What was Big Willy Shakes going for?
Sly might be drunk, but he's easy to understand. This phrase means exactly what it says—he won't move at all from the alehouse. Not even an inch. It's supposed to overemphasize the fact that he's not going anywhere. Hyperbole, ladies and gentlemen.
Now of course it's ironic because moments later Sly passes out and gets taken away. Then he doesn't have control over where he's going, which incidentally is off to a lord's house to be tricked. That'll teach him about being nasty to the wait staff. (Or maybe not.)

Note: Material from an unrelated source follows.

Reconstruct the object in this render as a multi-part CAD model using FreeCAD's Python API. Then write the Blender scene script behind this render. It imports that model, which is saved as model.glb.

This little charade makes for some raucous fun but it also opens up questions about the social disparity between the lower classes and the nobility. And it continues when Sly is victimized by a nobleman with a lot of money and the power and resources to make Sly question his whole identity.
Sly as a Lord? Please.
We also want to point out that Sly is the embodiment of the drunken theatergoer that people complained about in Shakespeare's day. He's drunk, disorderly, belligerent, and that's just in the first dozen lines of the play.
In many ways, this is Shakespeare's way of lovingly parodying the kinds of drunken theatergoers, or "groundlings," that sat in the cheap seats. Maybe Shakespeare is warning his audience in a tongue and cheek way to not overdo it, otherwise they, too, could be duped like silly old Christopher Sly.
While "not yield an inch" was around long before Shakespeare, his version of the phrase "budge an inch" has endured. Maybe it's because this whole episode with Sly is so memorable (and hilarious).